Exploratory vs. confirmatory research: which is right for your study?

George Denison



January 2023

Exploratory vs. confirmatory research: which is right for your study?

George Denison



January 2023

Research is about discovery. It’s about testing ideas and finding answers to burning questions. Through this, we can better understand the world and solve its problems, big and small.

But not all approaches to research are the same. In fact, there are two distinct types you need to be aware of – exploratory and confirmatory.  

And it’s vitally important that you can tell the two apart.

In this post, we’ll explain why getting them confused is so dangerous and show you how to decide which is the best choice for your study.

Exploratory vs. confirmatory research

Firstly, how do you choose between exploratory vs. confirmatory research? While it depends on the type of study you want to conduct, it’s also important to have a clear understanding of the two options.

What is exploratory research?

As it sounds, exploratory research is about exploring a subject. You’re not testing a specific hypothesis here. Researchers usually explore an idea before confirming it. This gives them a broader understanding of the topic.

Exploratory research is especially useful if you’re studying a topic that doesn’t have a long history of empirical research behind it. It can be a great starting point to find potential connections between variables. You can form a hypothesis with these to confirm or deny in future research.

Exploratory research is more open than confirmatory research. This means you’ve got more scope to discover new information that you might have otherwise missed.

It's possible to corrupt exploratory research. According to The Royal Statistical Society, one way this can happen is through “fudging”. This is where a researcher “fudges” (edits) a hypothesis so that it fits the data. For example, a researcher might add new details to a hypothesis to accommodate contradictory data. Instead, they should acknowledge how the data questions the hypothesis.

What is confirmatory research?

In contrast, confirmatory research tests specific ideas about the relationships between variables. It’s also referred to as “hypothesis-testing” research.

You usually do confirmatory research when there’s already research around a topic. This may have been gathered through exploratory research.

In exploratory research, you’re gathering data without trying to establish a particular theory.

In confirmatory research, your goal is to find evidence for (or against) a hypothesis.

Let's say exploratory research found a connection between walking and positivity. Confirmatory research could confirm (or disprove) this.

Confirmatory research has stricter boundaries than exploratory research. You can’t simply change your hypothesis in the middle of a study. That’s because it can potentially lead to poor research practice...

Why it's dangerous to confuse exploratory and confirmatory research

Exploratory and confirmatory research can inform one another in positive ways. Exploratory research pinpoints potential links between variables. Meanwhile, confirmatory research backs these links up with evidence - or disproves them.  

However, it’s dangerous to confuse the two. Why? Because of HARKing.

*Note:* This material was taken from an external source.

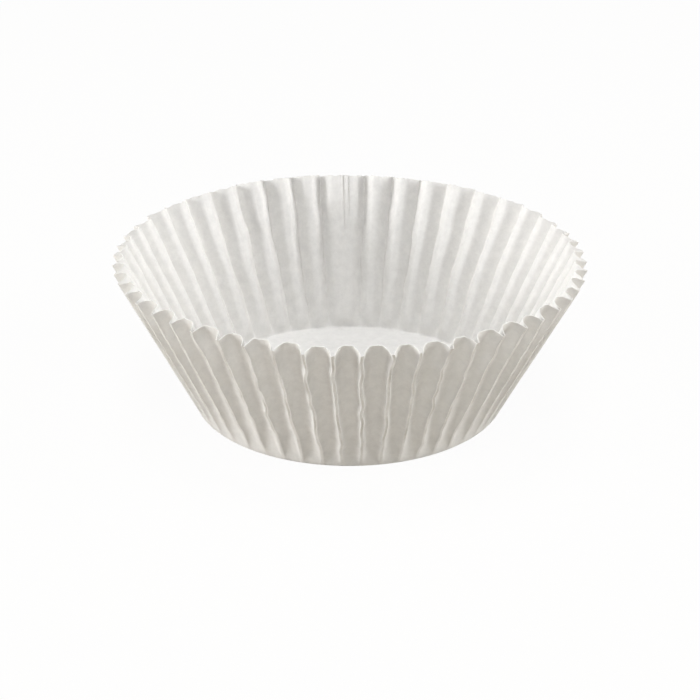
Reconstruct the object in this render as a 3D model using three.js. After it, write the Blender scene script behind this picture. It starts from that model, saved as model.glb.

HARKing was developed by the social psychologist Norbert Kerr. It stands for “Hypothesising After the Results are Known”. This is where you take the hypothesis from your results (post-hoc hypothesis) and present it in your study as if it were your original hypothesis (a priori hypothesis).

HARKing causes issues in research as it can lead to false positives. That’s because your original hypothesis will be backed up by other evidence from previous studies. A post-hoc hypothesis is usually just supported by evidence from that particular study. Switching the two can make a study’s findings appear more definitive than they are. It also makes it harder to reproduce or generalize the findings of the study.  

If you mix up these two forms of research, you risk presenting exploratory findings as confirmatory. This is a form of HARKing. This can happen when researchers want to boost their chances of being published. If you want to ensure you avoid HARKing in your study, pre-register your research.

Which is right for your study?

Choosing between exploratory vs. confirmatory research depends on the subject of your research. If there’s little to no empirical evidence surrounding the topic, then exploratory research could be the best choice. This would give you an opportunity to gather data and discover interesting leads.

Let’s say a soft drinks company is producing a new product aimed at post-graduate students. They might do some exploratory research to discover the drinks these students enjoy. They might also research their general drinking habits.

But, if there’s already significant research on the topic, it might be best to investigate a particular theory. In this case, you’d want confirmatory research. If the soft drinks company is developing a new drink aimed at teens, it’s more likely to have data ready to analyze. Researchers could test an established hypothesis here. This could be that teens prefer apple-flavored drinks to pear-flavored drinks, for example.

These two types of research often work best when used together. For example, exploratory research might find that most post-grad participants enjoyed iced tea. Confirmatory research could then test whether iced tea is the most popular drink among post-grad students.